WiFi is everywhere. Bringing device(s) that connect easily to it are extremely useful/necessary for making travel plans as you go along. I like to bring my laptop and phone with me as I travel. Both have power adapters that accept a range of currents so all I need to charge them in foreign countries is a cheap, light, little adapter. Some electronics don’t accept the variable voltage and need exactly 110 which means you need a expensive, heavy, big converter. Those suck. I don’t like them. Boo! However, if you use the wrong power you can burn out the device. Once I fried an electric toothbrush by just using an adapter, when I actually needed a converter.
Cell phone service
As most people know these days, using a cell phone abroad is very expensive. However, this isn’t always the case. If you’re using Verizon or AT&T plans from the USA, then yes. But some carriers don’t charge these crazy fees. T-Mobile just announced an international plan that comes free with almost all of their normal plans that allows for free texting and 3G data use. This can be spotty and slow at times, but other times it is enough to show you where you are on a Google Map which is very helpful. Also the free texting allows you to send short updates to folks back home. And if you need to make calls with T-Mobile its like $0.20 per minute so not cheap but not terrible either. Do your research and you can not get into that bad place where you return home to a $1,000 phone bill.

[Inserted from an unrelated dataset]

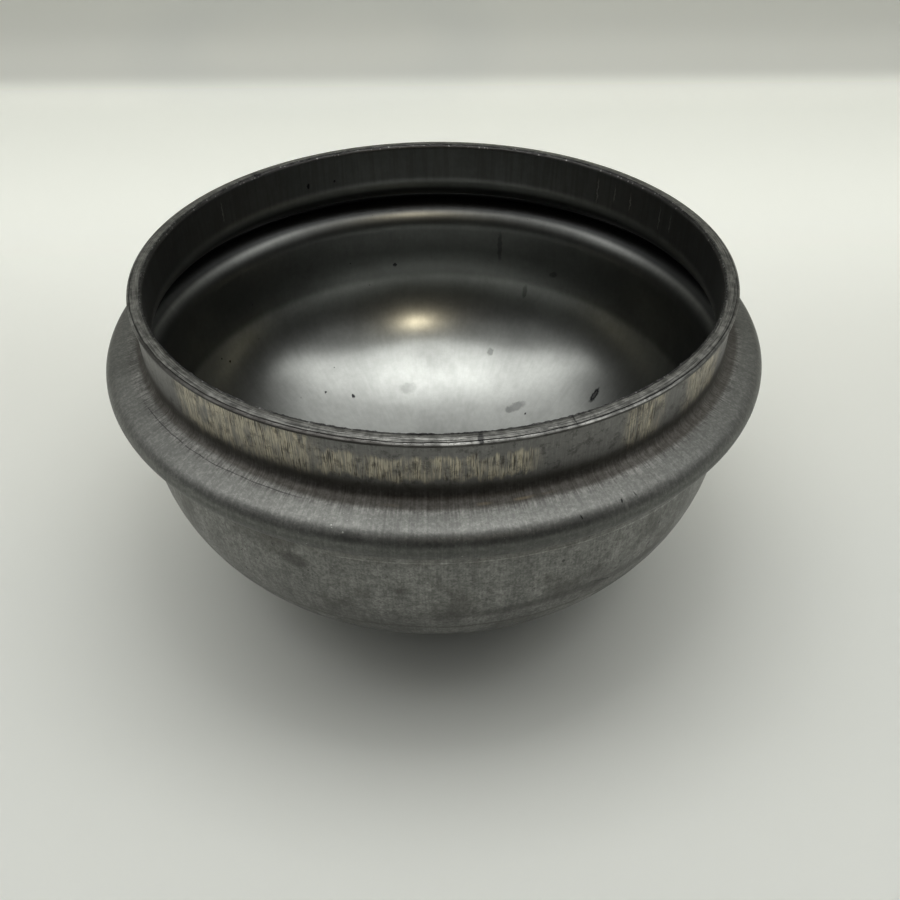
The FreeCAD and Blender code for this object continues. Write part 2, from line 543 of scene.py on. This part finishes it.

Airline lounges can be nice. You can buy your way in (thumbs down) or you can get in for free with a free entrance voucher (thumbs up). These sometimes come as benefits with credit cards or other ways. On my most recent flight back to USA from South America I stayed in the American Airlines lounge which had a full shower room. I took a nice, refreshing shower during my layover. I recommend it.
When traveling and trying to pinch pennies you must make the tradeoff between the value you get for the cost (either money cost or time cost.) One of the tragic mistakes I’ve made in the past is being overall stingy with regards to food and therefore missing out on really great food. I think it’s better to spend a tad more and go to really delicious places sometimes if you enjoy good food - which I do.
I really like taking public transport. It is more tricky than just grabbing a taxi, but you get a much better feel for a city. And I like the adventure!